Fred West and the 'House of Horrors'
- Jun 5
- 3 min read
Updated: 5 days ago
For more than twenty years, an ordinary terraced house in Gloucester held a terrible secret. Behind the door of 25 Cromwell Street, Fred West and his wife Rose tortured and murdered young women and girls, then buried them in the cellar and garden while raising a family in the rooms above. When the truth finally emerged in 1994, Britain recoiled at the scale of it, and the address entered the national memory as the 'House of Horrors'. This account focuses on the victims and the facts, without dwelling on graphic detail.
The Wests killed at least twelve people over two decades, and the case remains one of the most disturbing in British criminal history — not least because so much of the horror was hidden inside the most domestic of settings.
A predatory couple
Fred West was born in 1941 in Gloucestershire and had a criminal record stretching back into the 1960s, including offences against children. With his second wife, Rose, he formed a uniquely dangerous partnership in which the two reinforced and escalated each other's cruelty. Their crimes were marked by sustained, sadistic violence against vulnerable young women — lodgers, hitch-hikers and others — whom they abducted, abused and killed, and, in the most painful dimension of the case, the victims tragically included members of their own family.

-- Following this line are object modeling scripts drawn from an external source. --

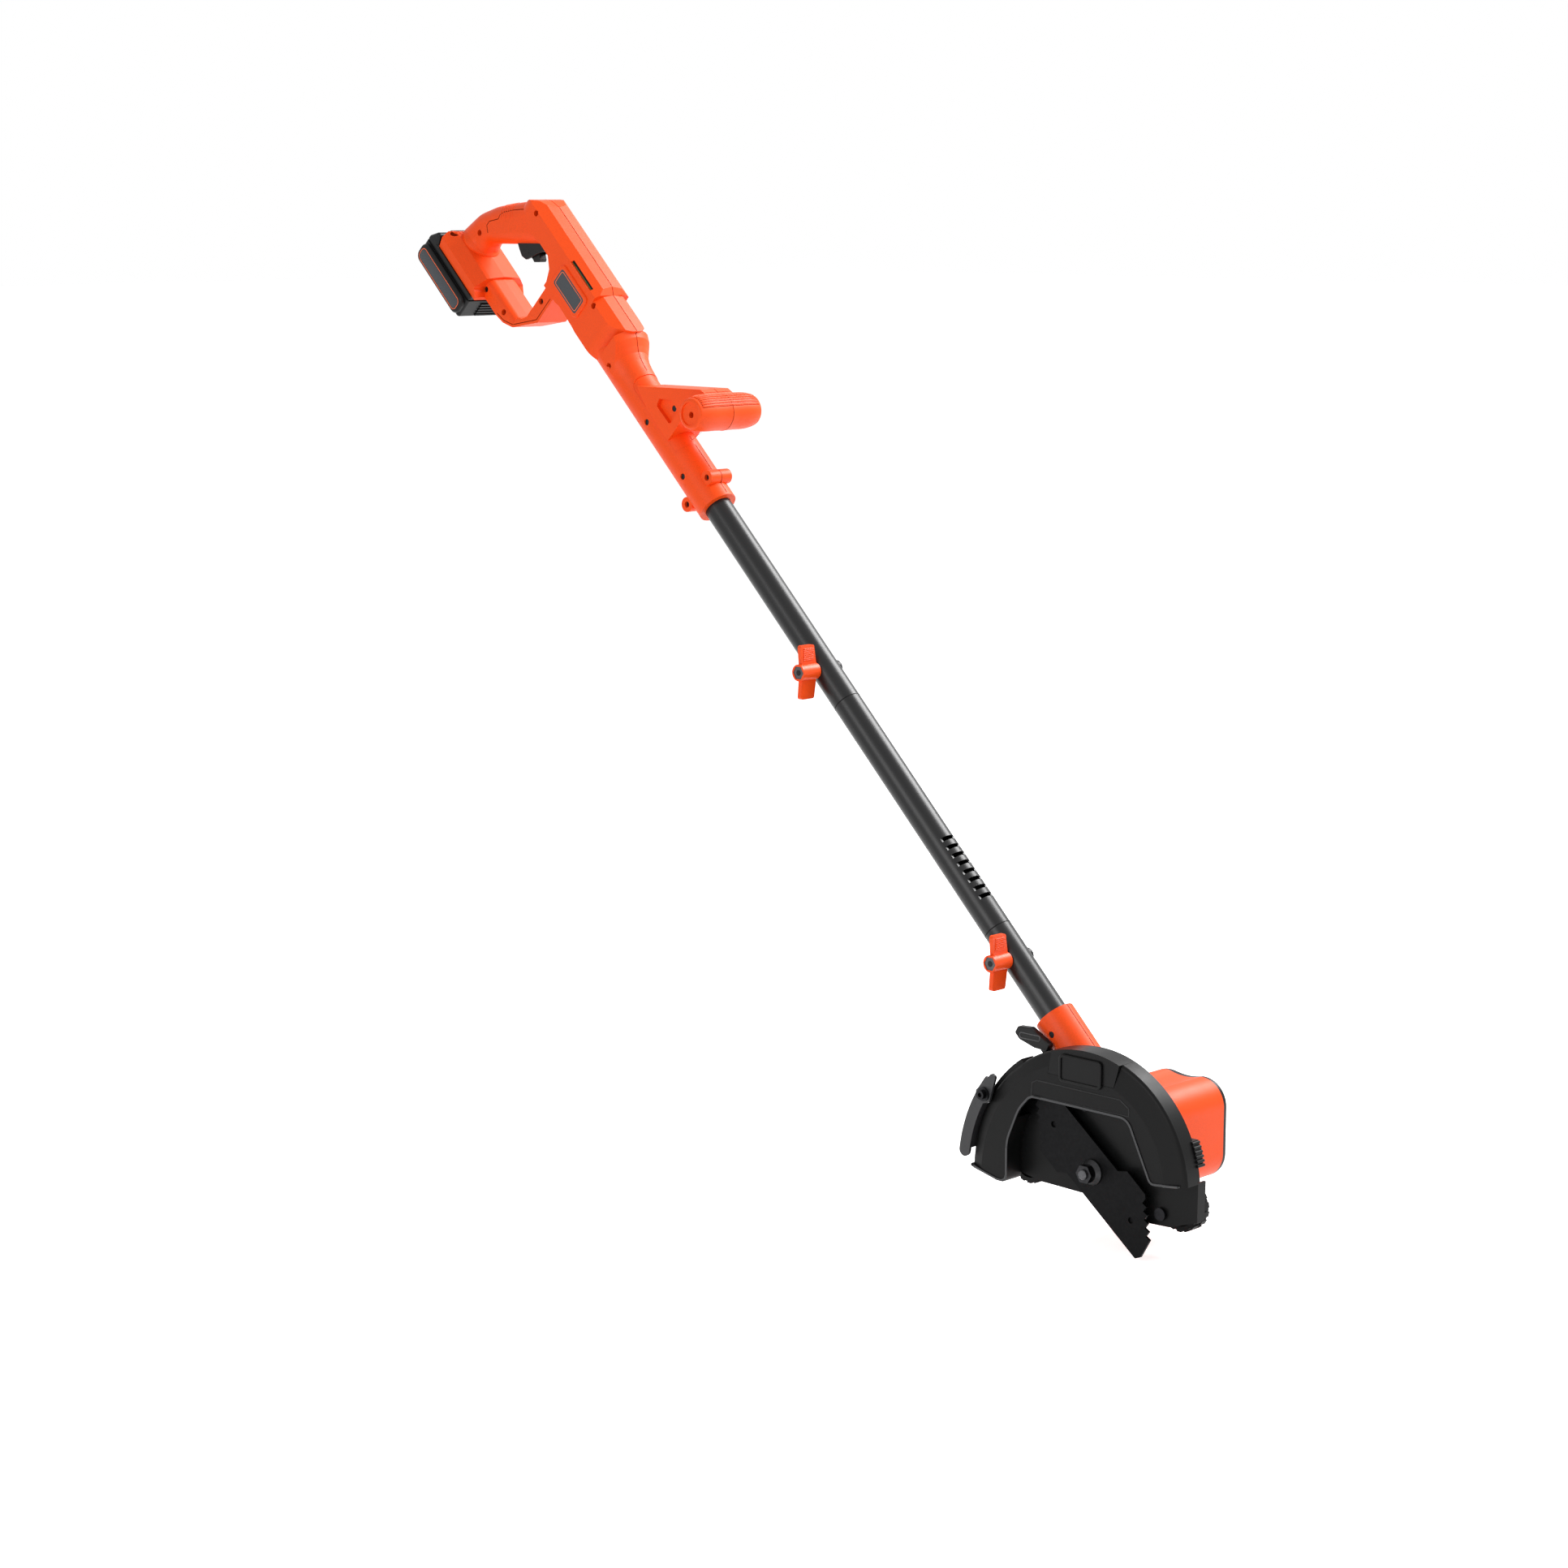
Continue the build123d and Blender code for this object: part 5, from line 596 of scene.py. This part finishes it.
ROOM_LIGHT = 0.40              # the room's strength for the rest; the rays above see it at 1
FLOOR_LIFT = 0.70              # the floor's glow, for the rays above only
FLOOR_HALF = 30.0
FLOOR_DROP = 0.002
world = bpy.data.worlds.new("studio")
scene.world = world
world.use_nodes = True
tree = world.node_tree
background = tree.nodes["Background"]
background.inputs["Color"].default_value = (1, 1, 1, 1)
tree.links.new(spread_over(tree, seen_directly(tree), ROOM_LIGHT, 1.0), background.inputs["Strength"])

floor_mesh = bpy.data.meshes.new("floor")
form = bmesh.new()
bmesh.ops.create_grid(form, x_segments=1, y_segments=1, size=FLOOR_HALF)
form.to_mesh(floor_mesh)
form.free()
floor = bpy.data.objects.new("floor", floor_mesh)
floor.location = (0, 0, cad_box[0][2] - FLOOR_DROP)
scene.collection.objects.link(floor)
floor_look = material("floor_white", (0.80, 0.80, 0.80), 0.9, specular=0.1)
shader = floor_look.node_tree.nodes["Principled BSDF"]
shader.inputs["Emission Color"].default_value = (1, 1, 1, 1)
tree = floor_look.node_tree
tree.links.new(spread_over(tree, seen_directly(tree), 0.0, FLOOR_LIFT), shader.inputs["Emission Strength"])
floor.data.materials.append(floor_look)


def area_light(name, place, target, size, power):
    """A soft rectangular lamp aimed at a place; power in watts."""
    lamp = bpy.data.lights.new(name, "AREA")
    lamp.shape = "RECTANGLE"
    lamp.size, lamp.size_y = size
    lamp.energy = power
    holder = bpy.data.objects.new(name, lamp)
    holder.location = place
    aim = Vector(target) - Vector(place)
    holder.rotation_euler = aim.to_track_quat("-Z", "Y").to_euler()
    scene.collection.objects.link(holder)


area_light("key", (0.2, 2.0, 2.5), (-0.45, 0, 0.5), (1.7, 1.5), 140)
area_light("right", (2.2, 0.6, 1.9), (-0.3, 0, 0.4), (1.2, 1.2), 14)
area_light("front", (-0.2, -3.0, 1.4), (-0.4, 0, 0.4), (1.8, 1.4), 33)

LENS = 79.87
SENSOR = 36.0
EYE = (2.0769, -2.5416, 0.9409)
SIGHT = (-0.6909, 0.7031, -0.1685)
camera_data = bpy.data.cameras.new("camera")
camera_data.lens = LENS
camera_data.sensor_width = SENSOR
camera = bpy.data.objects.new("camera", camera_data)
camera.location = EYE
camera.rotation_euler = Vector(SIGHT).to_track_quat("-Z", "Y").to_euler()
scene.collection.objects.link(camera)
scene.camera = camera
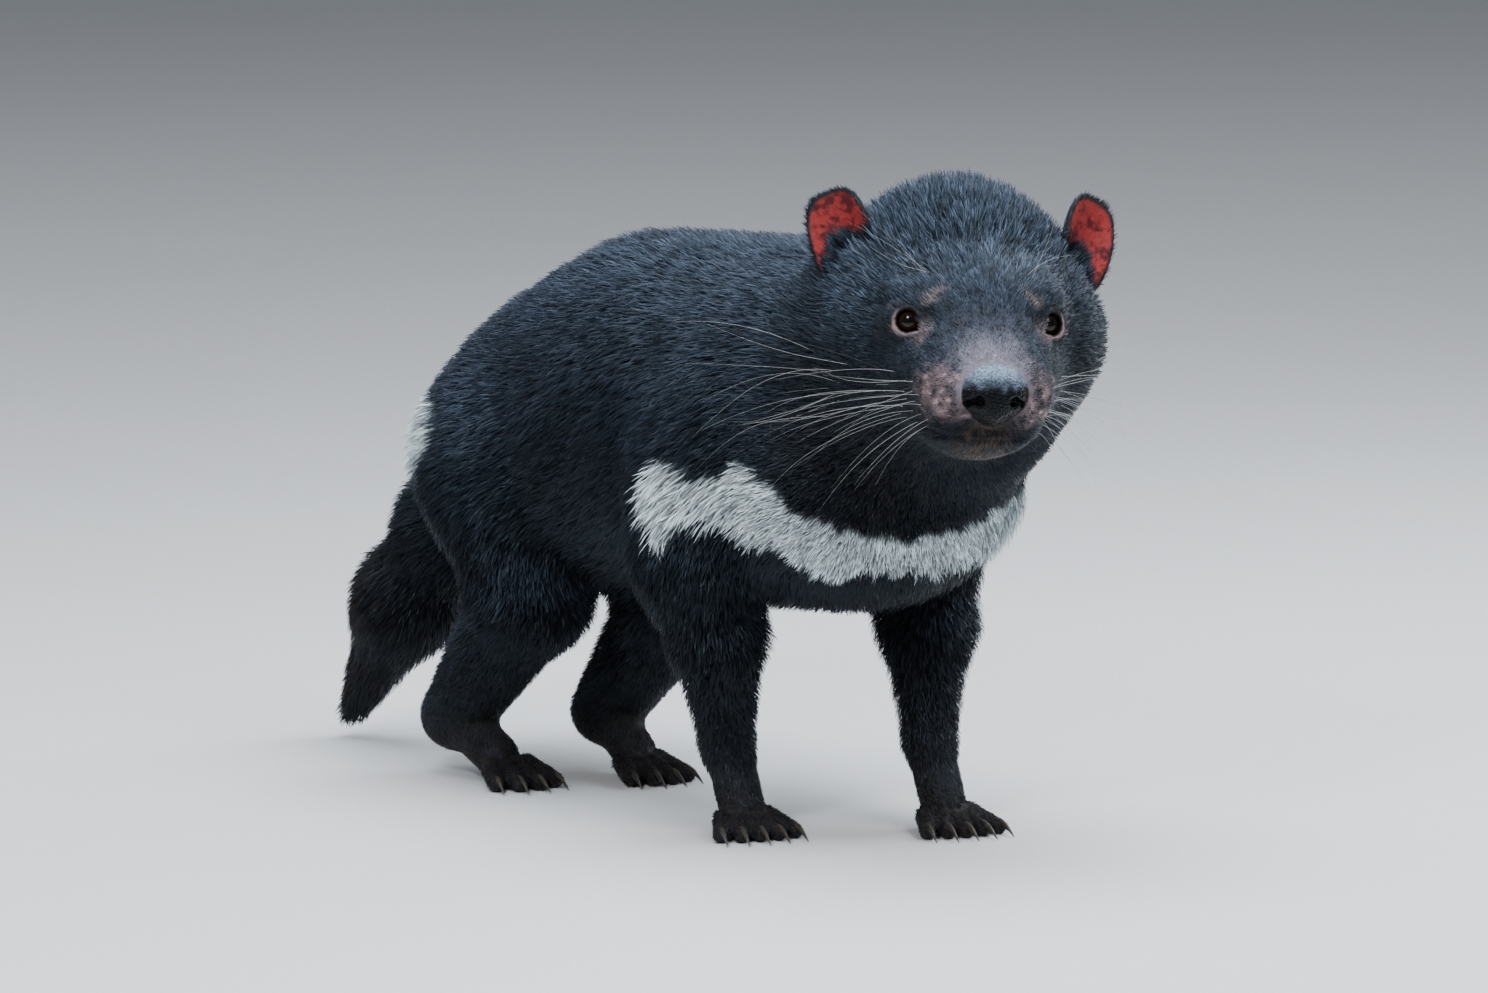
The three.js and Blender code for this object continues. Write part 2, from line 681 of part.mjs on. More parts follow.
// Head, meshed in its own frame with fine lines over the face.
const headMatrix = new THREE.Matrix4()
  .makeTranslation(...HEAD_CENTRE)
  .multiply(new THREE.Matrix4().makeRotationFromEuler(
    new THREE.Euler(radians(HEAD_ROLL), 0, radians(HEAD_YAW), "ZYX"),
  ));
const MOUTH = { frontX: 100, frontZ: -53, rise: 0.1, centreX: 46, halfTurn: 76 };
const mouthHeight = (x) => MOUTH.frontZ + (MOUTH.frontX - x) * MOUTH.rise;

// The lips swell a little above and below the line of the mouth.
function lipSwell(x, z) {
  const forward = THREE.MathUtils.smoothstep(x, 34, 58);
  return 1.3 * forward * Math.exp(-(((z - mouthHeight(x)) / 5) ** 2));
}
const headField = (x, y, z) => body(...fromHead([x, y, z])) - lipSwell(x, z);
const FACE_STEP = 2.7;
const FACE_TOLERANCE = 0.2;
const headSurface = thinned(surfaceMesh(
  headField,
  gridLines({ from: -78, to: 30, step: 6.5 }, { to: 42, step: 4.2 }, { to: 110, step: FACE_STEP }),
  gridLines({ from: -92, to: -50, step: 6 }, { to: 50, step: FACE_STEP }, { to: 92, step: 6 }),
  gridLines({ from: -132, to: -70, step: 6.5 }, { to: 16, step: FACE_STEP }, { to: 84, step: 6 }),
), FACE_TOLERANCE).applyMatrix4(headMatrix);

const placed = (geometry) => solid(geometry.applyMatrix4(headMatrix));

function ball(centre, radii, tilt = [0, 0, 0], detail = 14) {
  const sphere = new THREE.SphereGeometry(1, detail, Math.round(detail * 0.7));
  sphere.rotateX(Math.PI / 2);
  sphere.scale(...radii);
  sphere.applyMatrix4(new THREE.Matrix4().makeRotationFromEuler(
    new THREE.Euler(radians(tilt[2]), radians(tilt[1]), radians(tilt[0]), "ZYX"),
  ));
  return placed(sphere.translate(...centre));
}

// A ball whose poles lie along the way the eye looks.
function eyeBall(side, radius) {
  const sphere = new THREE.SphereGeometry(radius, 18, 12);
  const poleAlongAxis = new THREE.Quaternion().setFromUnitVectors(new THREE.Vector3(0, 1, 0), EYE_AXIS(side));
  sphere.applyQuaternion(poleAlongAxis);
  return placed(sphere.translate(...EYE_CENTRE(side)));
}

// The opening between the lids, an oval a little wider than high.
function lidOpening(side) {
  const halfWidth = 6.5;
  const halfHeight = 5.8;
  const length = 16;
  const oval = new THREE.CylinderGeometry(1.25, 0.75, length, 20);
  oval.scale(halfWidth, 1, halfHeight);
  oval.translate(0, length / 2 + EYE_RADIUS * 0.45, 0);
  oval.applyQuaternion(new THREE.Quaternion().setFromUnitVectors(new THREE.Vector3(0, 1, 0), EYE_AXIS(side)));
  return placed(oval.translate(...EYE_CENTRE(side)));
}

// Distance from a point inside the head to its surface along a level direction.
function reachOut(x, angle) {
  let near = 5;
  let far = 90;
  for (let round = 0; round < 24; round += 1) {
    const middle = (near + far) / 2;
    const px = x + middle * Math.cos(angle);
    const py = middle * Math.sin(angle);
    if (headField(px, py, mouthHeight(px)) < 0) near = middle;
    else far = middle;
  }
  return near;
}

// The line of the mouth: a V groove swept round the muzzle, fading at its corners.
function mouthGroove() {
  const stations = 34;
  const depth = 3.2;
  const halfOpening = 1.5;
  const positions = [];
  const triangles = [];
  for (let i = 0; i <= stations; i += 1) {
    const place = (2 * i) / stations - 1;
    const angle = radians(MOUTH.halfTurn) * place;
    const reach = reachOut(MOUTH.centreX, angle);
    const fade = 1 - 0.75 * place ** 6;
    const point = (out, up) => {
      const x = MOUTH.centreX + (reach + out) * Math.cos(angle);
      const y = (reach + out) * Math.sin(angle);
      positions.push(x, y, mouthHeight(MOUTH.centreX + reach * Math.cos(angle)) + up);
    };
    point(1.5, halfOpening * fade);
    point(-depth * fade, 0);
    point(1.5, -halfOpening * fade);
  }
  for (let i = 0; i < stations; i += 1) {
    for (let k = 0; k < 3; k += 1) {
      const a = i * 3 + k;
      const b = i * 3 + ((k + 1) % 3);
      addQuad(triangles, positions, [a, a + 3, b + 3, b]);
    }
  }
  const last = stations * 3;
  triangles.push(0, 1, 2, last, last + 2, last + 1);
  return placed(meshGeometry(positions, triangles));
}

// The groove from the nose down to the lip.
function philtrum() {
  const box = block([-3, 3], [-0.7, 0.7], [-9, 9]);
  box.rotateY(radians(8));
  return placed(box.translate(104.2, 0, -46));
}

const clearOfHead = solid(swollen(headSurface, GAP));
const noseForms = melt([
  egg([100.5, 0, -27], [12, NOSE_HALF_WIDTH, 10.5], 5),
  egg([101, 0, -36.4], [10, 9.3, 10.6], 6),
  ...onBothSides((side) => egg([101.5, side * 8.5, -29.5], [9.5, 7.5, 8], 4)),
]);
const noseBlank = placed(thinned(
  surfaceMesh(noseForms, evenLines(80, 116, 2), evenLines(-20, 20, 2), evenLines(-50, -12, 2)), 0.12,
));
const nostrils = onBothSides((side) => [
  ball([111.4, side * 8.6, -34.5], [4.2, 2.7, 2.9], [side * 16, 0, 0], 12),
  ball([106.8, side * 12.2, -35.6], [2.4, 4.0, 1.3], [side * 35, 0, side * -22], 12),
]).flat();

let headShape = solid(headSurface).intersect(ahead(CUTS.headRoot));
headShape = headShape.subtract(mouthGroove()).subtract(philtrum());
for (const side of [1, -1]) {
  headShape = headShape.subtract(eyeBall(side, EYE_RADIUS + GAP)).subtract(lidOpening(side));
}
addNode("head", headShape, COLOURS.coat);
const nosePad = nostrils.reduce((shape, hole) => shape.subtract(hole), noseBlank.subtract(clearOfHead));
addNode("nose", nosePad, COLOURS.nose, 0.25);
for (const [name, side] of [["left", 1], ["right", -1]]) {
  addNode(`eye_${name}`, eyeBall(side, EYE_RADIUS), COLOURS.eye, 0.1);
}

// Ears: cupped discs, thin at the rim, whose feet are cut to the head.
const EAR = {
  centre: [-3, 60, 34.5], towardsLeft: 2.5, faceOut: 30, leanOut: 24, leanBack: 8,
  squareness: 3, cup: 9, rings: 5, around: 22,
};
function earShape(side) {
  const positions = [];
  const triangles = [];
  const point = (ring, k, isBack) => {
    const rho = ring / EAR.rings;
    const angle = (2 * Math.PI * k) / EAR.around;
    const c = Math.cos(angle);
    const s = Math.sin(angle);
    const corner = (Math.abs(c) ** EAR.squareness + Math.abs(s) ** EAR.squareness) ** (-1 / EAR.squareness);
    const across = rho * EAR_HALF_WIDTH * c * corner * (1 - 0.08 * rho * s);
    const up = rho * (EAR_HEIGHT / 2) * s * corner;
    const thickness = 1.3 + 1.7 * (1 - rho * rho);
    const curl = EAR.cup * rho * rho * (0.35 + 0.65 * c * c);
    positions.push(curl - (isBack ? thickness : 0), across, up);
  };
  for (const isBack of [false, true]) {
    point(0, 0, isBack);
    for (let ring = 1; ring <= EAR.rings; ring += 1) {
      for (let k = 0; k < EAR.around; k += 1) point(ring, k, isBack);
    }
  }
  const perSheet = 1 + EAR.rings * EAR.around;
  const index = (ring, k, isBack) => {
    const inSheet = ring === 0 ? 0 : 1 + (ring - 1) * EAR.around + (k % EAR.around);
    return inSheet + (isBack ? perSheet : 0);
  };
  for (const isBack of [false, true]) {
    for (let k = 0; k < EAR.around; k += 1) {
      const fan = [index(0, 0, isBack), index(1, k, isBack), index(1, k + 1, isBack)];
      triangles.push(...(isBack ? fan.reverse() : fan));
      for (let ring = 1; ring < EAR.rings; ring += 1) {
        const [a, b] = [index(ring, k, isBack), index(ring + 1, k, isBack)];
        const [c, d] = [index(ring + 1, k + 1, isBack), index(ring, k + 1, isBack)];
        const both = [a, b, c, a, c, d];
        triangles.push(...(isBack ? both.reverse() : both));
      }
    }
  }
  for (let k = 0; k < EAR.around; k += 1) {
    const [a, b] = [index(EAR.rings, k, false), index(EAR.rings, k + 1, false)];
    const [c, d] = [index(EAR.rings, k + 1, true), index(EAR.rings, k, true)];
    triangles.push(a, d, c, a, c, b);
  }
  const ear = meshGeometry(positions, triangles);
  ear.applyMatrix4(new THREE.Matrix4().makeRotationFromEuler(
    new THREE.Euler(radians(-side * EAR.leanOut), radians(-EAR.leanBack), radians(side * EAR.faceOut), "ZYX"),
  ));
  const [x, y, z] = EAR.centre;
  return placed(ear.translate(x, side * y + EAR.towardsLeft, z));
}
for (const [name, side] of [["left", 1], ["right", -1]]) {
  addNode(`ear_${name}`, earShape(side).subtract(clearOfHead), COLOURS.ear);
}

// The finished model stands with the middle of its box on the origin.
const model = new THREE.Group();
for (const { name, geometry, colour, roughness } of nodes) {
  const flat = geometry.toNonIndexed();
  flat.computeVertexNormals();
  const mesh = new THREE.Mesh(flat, new THREE.MeshStandardMaterial({ color: colour, roughness, metalness: 0 }));
  mesh.name = name;
  model.add(mesh);
}
const bounds = new THREE.Box3().setFromObject(model);
model.position.set(-(bounds.min.x + bounds.max.x) / 2, -(bounds.min.y + bounds.max.y) / 2, 0);

export default model;
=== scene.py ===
"""A Tasmanian devil, life size, standing still with its head turned to its right.

Lengths in the code are millimetres in the animal's own frame: X forward along the trunk,
Y to its left, Z up, with the floor at zero. Blender's objects are in metres.
"""

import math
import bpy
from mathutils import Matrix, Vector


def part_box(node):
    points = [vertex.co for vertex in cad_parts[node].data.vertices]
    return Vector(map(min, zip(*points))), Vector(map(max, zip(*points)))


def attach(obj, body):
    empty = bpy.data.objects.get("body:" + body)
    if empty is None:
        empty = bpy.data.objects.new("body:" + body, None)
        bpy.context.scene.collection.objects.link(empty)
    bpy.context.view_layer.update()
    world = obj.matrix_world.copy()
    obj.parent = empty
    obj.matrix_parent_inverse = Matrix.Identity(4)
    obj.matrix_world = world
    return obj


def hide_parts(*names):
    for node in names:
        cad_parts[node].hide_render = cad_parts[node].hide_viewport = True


bl_info = {
    "name": "Tasmanian Devil",
    "version": (1, 0, 0),
    "blender": (4, 5, 0),
    "location": "3D View > Sidebar > Devil",
    "description": "Builds the skin, coat, eyes, claws and whiskers of a standing Tasmanian devil",
    "category": "Object",
}

import bpy
import numpy as np
from mathutils import Matrix, Vector

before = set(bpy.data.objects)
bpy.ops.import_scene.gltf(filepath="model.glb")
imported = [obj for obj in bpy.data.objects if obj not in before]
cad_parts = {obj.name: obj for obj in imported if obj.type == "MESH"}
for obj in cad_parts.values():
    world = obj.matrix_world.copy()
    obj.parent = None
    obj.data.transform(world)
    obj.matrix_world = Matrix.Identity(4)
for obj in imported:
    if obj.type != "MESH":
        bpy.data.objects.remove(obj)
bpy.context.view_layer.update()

MM = 0.001
SIDES = (1, -1)
SIDE_NAMES = {1: "left", -1: "right"}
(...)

It is the partnership that makes the case so singular. Many killers act alone; the Wests acted together, turning their household into a place of predation while presenting, to neighbours and authorities, the facade of a busy, chaotic family home.

Hidden in plain sight
For more than two decades, the Wests concealed their crimes inside an ordinary-seeming home in a busy English city. They buried victims beneath the cellar floor and in the garden, even as the house bustled with children and lodgers came and went. The sheer normality of the setting — a sub-divided terraced house on an unremarkable street — helped the horrors stay hidden for an extraordinarily long time, and meant that warning signs were repeatedly missed or not acted upon.
The investigation
The case broke open in 1994 when police, acting on long-standing concern about the disappearance of the Wests' daughter Heather, obtained a warrant to search 25 Cromwell Street. Over the following weeks, investigators carefully excavated the property and a related site, recovering the remains of numerous victims. Each new discovery deepened the national shock, and the painstaking forensic work confirmed a pattern of killing stretching back many years.
Fred's death
Fred West was charged with a dozen murders. He initially cooperated with police, then later recanted parts of his admissions and at times appeared to be trying to shield Rose from blame. He never faced a jury. On 1 January 1995, while held on remand awaiting trial, he took his own life in his cell — an act that denied the victims' families the trial he should have faced and left some questions permanently unanswered.
Rose West's conviction
Rose West stood trial later in 1995. Despite maintaining her innocence, she was convicted of ten murders on the strength of the evidence and testimony presented, and sentenced to life imprisonment, with a later order that she should never be released. The verdict established her not as a bystander but as a central figure in the crimes, and she remains one of a small number of British women subject to a whole-life term.
The crimes of Fred and Rose West have become a byword for domestic horror in Britain, but the lurid 'House of Horrors' label can obscure what matters most. Behind it were real young women and girls — some of them the Wests' own kin — whose lives were stolen, and a string of missed opportunities to intervene. Remembering the victims, and asking how such sustained abuse went unnoticed for so long, is the more important part of confronting this dark case.
Frequently Asked Questions
How many people did Fred West kill?
He committed at least 12 murders between 1967 and 1987, the majority alongside his wife Rose West.
What was the 'House of Horrors'?
It refers to 25 Cromwell Street in Gloucester, where the Wests buried many of their victims in the cellar and garden.
What happened to Fred and Rose West?
Fred took his own life in prison on remand in January 1995; Rose was convicted of 10 murders later that year and sentenced to life imprisonment.